Un changement en apparence anodin mais pas sans conséquences, comme nous l’explique la TikTokeuse Géomancis Média, vulgarisatrice juridique, dans sa dernière vidéo : “Contrairement au droit, la liberté n’engage pas l’État à te donner les moyens pour la réaliser. […] Pour garantir l’exercice de cette liberté, il va te falloir du droit, c’est à dire la loi.”
Concrètement, qu’est ce que cela veut dire ? “Si on jour tu te retrouves dans une situation où un gouvernement est contre l’IVG, il ne va mettre en place aucun droit, aucune loi, pour te permettre, dans la réalité pratique, d’y avoirs recours (en gros : tu te débrouilles)”, résume t-elle avant de conclure que cette nuance s’apparente davantage à “une liberté sans le droit”.
Un texte purement symbolique ?
Elle n’est pas la seule à avoir relever cette distinction. Annie Ernaux, lors de la soirée de lancement du nouveau numéro de la revue féministe La Déferlante, s’est ainsi laissée aller à un lapsus : “Moi, en 1964, je cherchais partout quelqu’un qui veuille bien me mettre une sonde dans le ventre pour avorter ! Maintenant, dans la Constitution, l’IVG est un droit… euh non ce n’est pas un droit…c’est une liberté garantie !”, déclame t-elle devant une salle hilare, avant d’expliquer qu’elle aussi “aurait préféré que ce soit le droit”.

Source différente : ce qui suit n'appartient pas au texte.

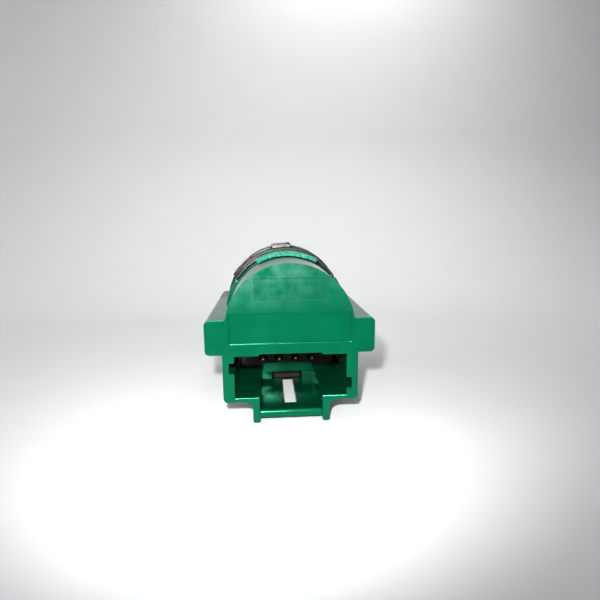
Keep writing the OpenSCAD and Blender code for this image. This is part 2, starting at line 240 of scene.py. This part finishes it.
def metal(name, colour, worn_colour, roughness):
    """Drawn or plated metal with fine lines along Y and slight tarnish."""
    material = new_material(name, Metallic=1.0)
    tree = material.node_tree
    shader = shader_of(material)
    tarnish = remap(tree, noise(tree, 0.5, detail=4), 0, 1)
    tree.links.new(mix_colours(tree, tarnish, colour, worn_colour), shader.inputs["Base Color"])
    gloss = remap(tree, noise(tree, 0.2, detail=3), roughness * 0.8, roughness * 1.3)
    tree.links.new(gloss, shader.inputs["Roughness"])
    add_bump(material, noise(tree, 0.05, stretch=(1, 0.1, 1)), 0.001)
    return material


# ------------------------------------------------------------------- materials

GREEN_TINT = (0.12, 0.75, 0.50)


def make_materials():
    green = moulded_plastic(
        "green_plastic", (0.0, 0.056, 0.023), (0.0, 0.069, 0.030), 0.20, grain=0.006, tint=GREEN_TINT)
    # The pale patches are a painted highlight: the key light's haze on the upper left of the face, put into
    # the colour.
    paint_highlight_haze(green, (0.040, 0.145, 0.112))
    return {
        "green": green,
        # A darker copy of the housing green: painted shade for the inside of the socket and the gap under
        # the black arms.
        "green_painted_shade": moulded_plastic(
            "green_painted_shade", (0.0, 0.030, 0.010), (0.0, 0.037, 0.014), 0.20, tint=GREEN_TINT),
        # Matt green for the top of the barrel. Its base is lighter than the housing green: a painted grazing
        # reflection.
        "green_matt_painted_reflection": moulded_plastic(
            "green_matt_painted_reflection", (0.002, 0.082, 0.043), (0.004, 0.102, 0.055), 0.42, grain=0.01,
            Sheen_Weight=0.06, Sheen_Roughness=0.3),
        # Sparked texture with painted glints: its pale mottle stands in for the key light glinting off the
        # rough front of the tab.
        "green_rough_painted_glints": moulded_plastic(
            "green_sparked_painted_glints", (0.0, 0.040, 0.022), (0.04, 0.27, 0.20), 0.45, grain=0.05, grain_size=0.16,
            cloud_size=0.32, tint=GREEN_TINT),
        "black": moulded_plastic(
            "black_plastic", (0.009, 0.008, 0.007), (0.014, 0.012, 0.011), 0.28),
        "trim": moulded_plastic(
            "trim_plastic", (0.055, 0.057, 0.060), (0.070, 0.072, 0.075), 0.30),
        "cap": moulded_plastic(
            "cap_plastic", (0.022, 0.023, 0.025), (0.030, 0.031, 0.033), 0.45, grain=0.010, grain_size=0.10),
        "white_window": moulded_plastic(
            "white_window", (0.74, 0.75, 0.72), (0.80, 0.81, 0.79), 0.32, Transmission_Weight=0.25),
        "amber_window": moulded_plastic(
            "amber_window", (0.80, 0.28, 0.02), (0.86, 0.36, 0.05), 0.28, Transmission_Weight=0.35),
        "natural": moulded_plastic(
            "natural_plastic", (0.68, 0.66, 0.58), (0.74, 0.72, 0.65), 0.42),
        "reflector": moulded_plastic(
            "reflector_white", (0.78, 0.78, 0.76), (0.84, 0.84, 0.83), 0.45),
        "insulator": moulded_plastic(
            "insulator_plastic", (0.006, 0.005, 0.005), (0.010, 0.009, 0.009), 0.50, Specular_IOR_Level=0.2),
        "silicone": moulded_plastic(
            "silicone", (0.24, 0.26, 0.28), (0.30, 0.32, 0.34), 0.55, Subsurface_Weight=0.15),
        "carbon": moulded_plastic(
            "carbon_pill", (0.012, 0.012, 0.013), (0.022, 0.022, 0.023), 0.70),
        "board": moulded_plastic(
            "board_laminate", (0.010, 0.090, 0.040), (0.016, 0.120, 0.055), 0.38),
        "lamp_case": moulded_plastic(
            "lamp_case", (0.76, 0.75, 0.68), (0.82, 0.81, 0.75), 0.40),
        "ceramic": moulded_plastic(
            "chip_ceramic", (0.020, 0.020, 0.022), (0.030, 0.030, 0.032), 0.50),
        "acrylic": moulded_plastic(
            "clear_acrylic", (0.90, 0.94, 0.95), (0.95, 0.97, 0.98), 0.12, Transmission_Weight=0.9),
        "copper": metal("terminal_copper", (0.34, 0.25, 0.19), (0.24, 0.17, 0.13), 0.38),
        "steel": metal("spring_steel", (0.60, 0.60, 0.61), (0.45, 0.45, 0.46), 0.28),
        "gold": metal("gold_pad", (0.95, 0.70, 0.30), (0.85, 0.60, 0.25), 0.25),
        "solder": metal("solder", (0.72, 0.73, 0.75), (0.55, 0.56, 0.58), 0.32),
    }


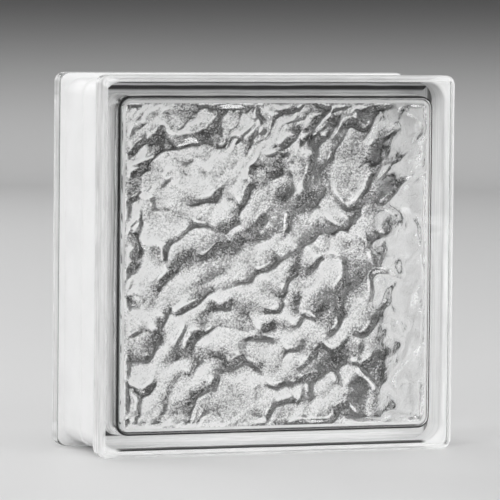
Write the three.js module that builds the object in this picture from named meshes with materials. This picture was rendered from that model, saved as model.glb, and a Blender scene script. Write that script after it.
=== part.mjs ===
// Hollow glass block for walls, nominal 8 x 8 x 3 in, with an ice relief inside its two panes.
// Millimetres, +Z up. The block stands on its lower flanges with its front pane facing -Y, and the
// origin is under its middle. Two pressed glass pans are fused rim to rim at y = 0, and a thin white
// coat covers the mortar channel that runs round the four sides.

import * as THREE from 'three';

// Overall size: the nominal size less one mortar joint.
const blockWidth = 196.85;
const blockHeight = 196.85;
const blockDepth = 79.375;

// Flange: the rim of each face, which stands proud of the mortar channel.
const faceCornerRadius = 2;
const faceEdgeRadius = 3;
const landWidth = 7.5;
const landEdgeRound = 0.8;

// Mortar channel between the two flanges.
const channelDepth = 3.8;
const channelCornerRadius = 9.5;
const flangeSlopeRun = 1.8;
const flangeFootRound = 1.6;

// Seam: the two rims swell a little where they are fused.
const seamBeadHeight = 0.5;
const seamBeadHalfWidth = 1.8;

// Thickness of the glass, and the inside of the pan, whose walls have draft.
const paneThickness = 7.5;
const wallAtPane = 7.2;
const wallAtSeam = 6;
const paneCornerRadius = 3.5;
const cavityFilletRadius = 3;

// Ice relief on the inner face of each pane: broad flakes that overlap like shingles, with finer
// flakes on them. They lean up to the right, and their edges waver.
const reliefMargin = 0.6;
const reliefStep = 3.6;
const reliefFade = 3;
const flakePitch = 20;
const flakeRise = 2.2;
const fineFlakePitch = 9.5;
const fineFlakeRise = 1.4;
const flakeLean = 40;
const flakeStretch = 1.1;
const waverPitch = 35;
const waverReach = 8;
const fineWaverPitch = 8;
const fineWaverReach = 2.5;

// Shape of one flake, for a pitch and a rise of 1: how far it lies above or below the others, its
// tilt across the lean, its hollow, its roll along the lean, and how softly it meets the next one.
const flakeSpread = 1.8;
const flakeTilt = 0.6;
const flakeBow = 1;
const flakeRoll = 2.4;
const scarpSoftness = 0.26;

// Each half has a relief of its own, chosen by a number.
const frontPattern = 1;
const backPattern = 40;

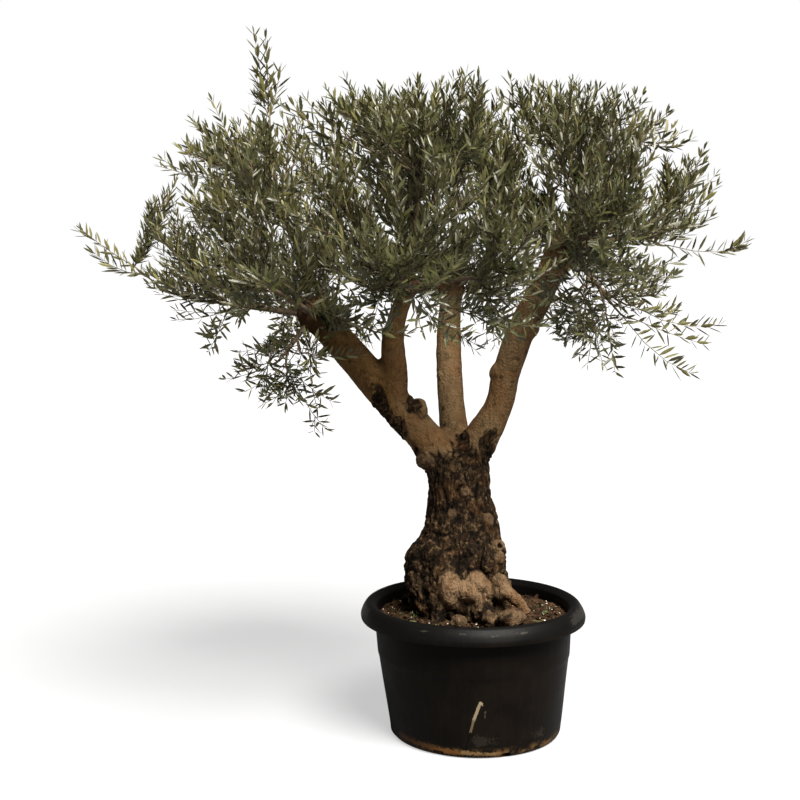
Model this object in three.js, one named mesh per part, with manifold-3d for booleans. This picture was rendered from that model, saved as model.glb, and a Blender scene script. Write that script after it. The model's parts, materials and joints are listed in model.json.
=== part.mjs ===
// A potted olive tree: a plastic nursery pot full of soil, a gnarled trunk that forks into four
// pollarded boughs, and a wide, flat-topped crown of foliage masses that spring from the boughs' heads.
// Millimetres, +Z up. The origin is the centre of the pot's flat underside; the tree's front faces -Y.
import * as THREE from "three";
import { mergeVertices } from "three/addons/utils/BufferGeometryUtils.js";
import Module from "manifold-3d";

const wasm = await Module();
wasm.setup();

// ---------------------------------------------------------------- driving dimensions

const CLEARANCE = 0.3; // kept between solids that meet
const SLIVER = 0.1; // edges shorter than this are closed up
const FULL_TURN = 2 * Math.PI;
const GOLDEN_ANGLE = Math.PI * (3 - Math.sqrt(5));

const POT = {
  sides: 32,
  height: 443,
  footRadius: 276, // of the flat underside
  baseRadius: 283, // of the wall, just above the foot
  baseHeight: 10,
  ledgeRadius: 314, // of the wall, just under the nesting ledge
  ledgeHeight: 366,
  ledgeStep: 5,
  collarRadius: 322, // of the wall, under the rim
  rimRadius: 370,
  rimWidth: 42, // flat across the top, from the outside to the lip
  rimDrop: 47, // how far the rim turns down outside
  rimRound: 16, // rounding of the rim's outer edges
  neckDrop: 13, // how far below the top the wall turns out into the rim
  wall: 5,
  floor: 10,
  drains: 8, // slots through the bottom edge
  drain: { depth: 24, width: 34, height: 16, sill: 2 },
};

const SOIL = { edgeHeight: 397, shoulder: [255, 400], crownHeight: 404, flatRadius: 215 };

const TRUNK = {
  foot: SOIL.crownHeight + CLEARANCE,
  sides: 22,
  // height, centre x, centre y, half-width along x, half-width along y
  rings: [
    [0, -47, -4, 148, 142],
    [70, -55, -6, 162, 150],
    [150, -56, -6, 165, 150],
    [215, -48, -4, 152, 138],
    [270, -36, 0, 127, 118],
    [325, -36, 2, 115, 106],
    [375, -42, 3, 104, 98],
    [440, -47, 4, 99, 95],
    [490, -57, 8, 108, 96],
    [535, -62, 14, 104, 82],
    [562, -60, 18, 58, 48],
  ],
  lobes: 5, // ridges that run down into the root flare
  lobeDepth: 0.055, // share of the radius, at the foot
};

// Swellings of old wood and cut stubs on the trunk: where they sit (degrees round from +X, height
// above the foot, distance of their middle from the trunk's middle) and their half-sizes
// (across, out from the trunk, and up).
const BURLS = [
  { turn: -86, height: 76, out: 118, half: [66, 44, 62] }, // the large smooth burl in front
  { turn: -104, height: 40, out: 130, half: [36, 34, 42] }, // its lower left lobe
  { turn: -66, height: 34, out: 128, half: [30, 32, 42] }, // its lower right lobe
  { turn: -160, height: 104, out: 132, half: [38, 34, 36] },
  { turn: -22, height: 190, out: 122, half: [38, 34, 50] },
  { turn: -42, height: 300, out: 92, half: [28, 26, 36] },
  { turn: -84, height: 400, out: 84, half: [20, 22, 22] },
  { turn: -150, height: 515, out: 110, half: [34, 34, 32] }, // stub of a bough cut off under the fork
  { turn: 175, height: 170, out: 118, half: [52, 50, 74] },
  { turn: 118, height: 90, out: 112, half: [60, 44, 66] },
  { turn: 62, height: 130, out: 106, half: [54, 42, 60] },
  { turn: 20, height: 66, out: 126, half: [50, 40, 58] },
];

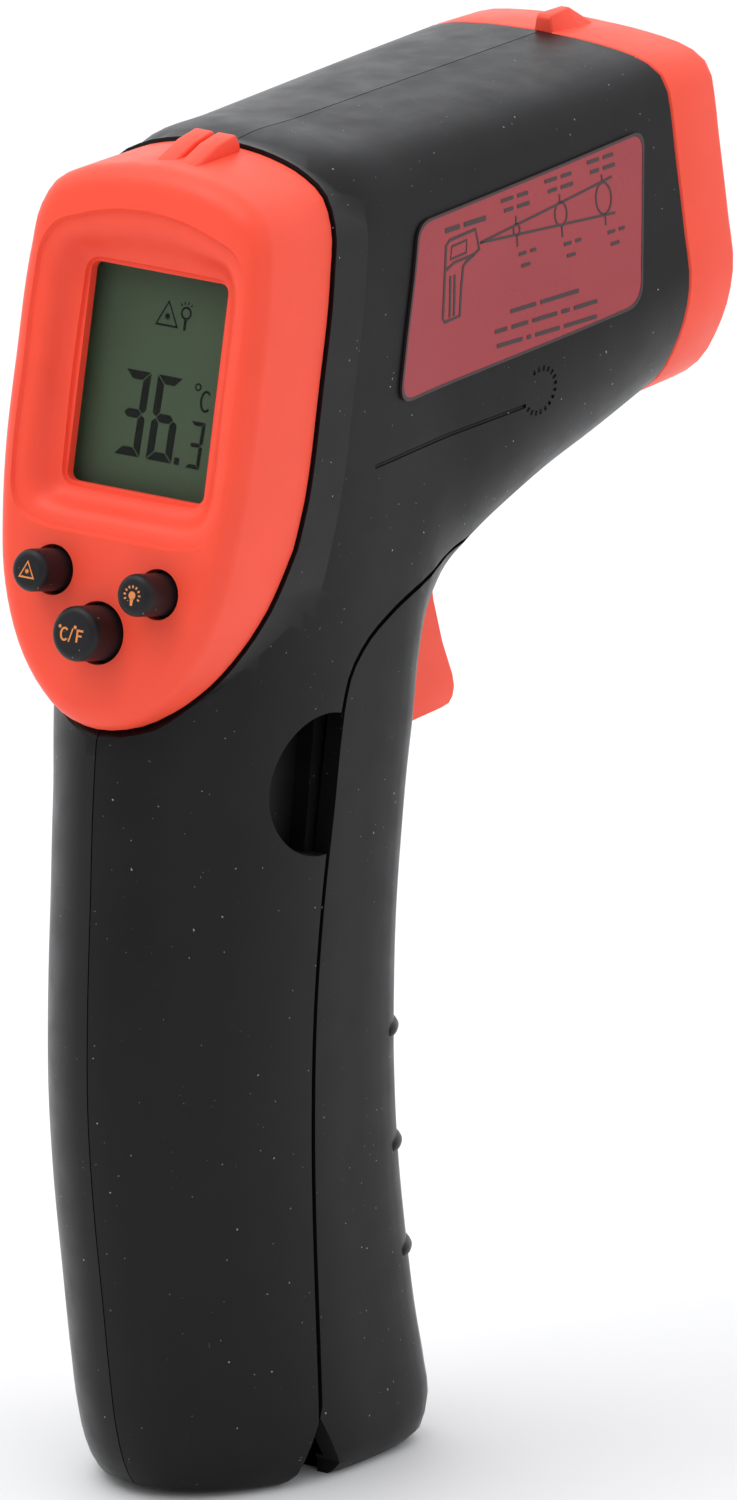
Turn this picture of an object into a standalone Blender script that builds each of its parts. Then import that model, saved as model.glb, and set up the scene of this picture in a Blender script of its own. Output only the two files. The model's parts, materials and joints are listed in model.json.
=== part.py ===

Sur France Bleu, Laureline Fontaine, professeure de droit constitutionnel à la Sorbonne nouvelle Paris 3, ajoute que ce texte “signifie qu’aucune loi ne pourra dire explicitement que la femme n’a pas la liberté de recourir à l’IVG” mais qu’il ne ”dit rien sur les conditions dans lesquelles cette liberté s’exerce. C’est à la loi de le dire”.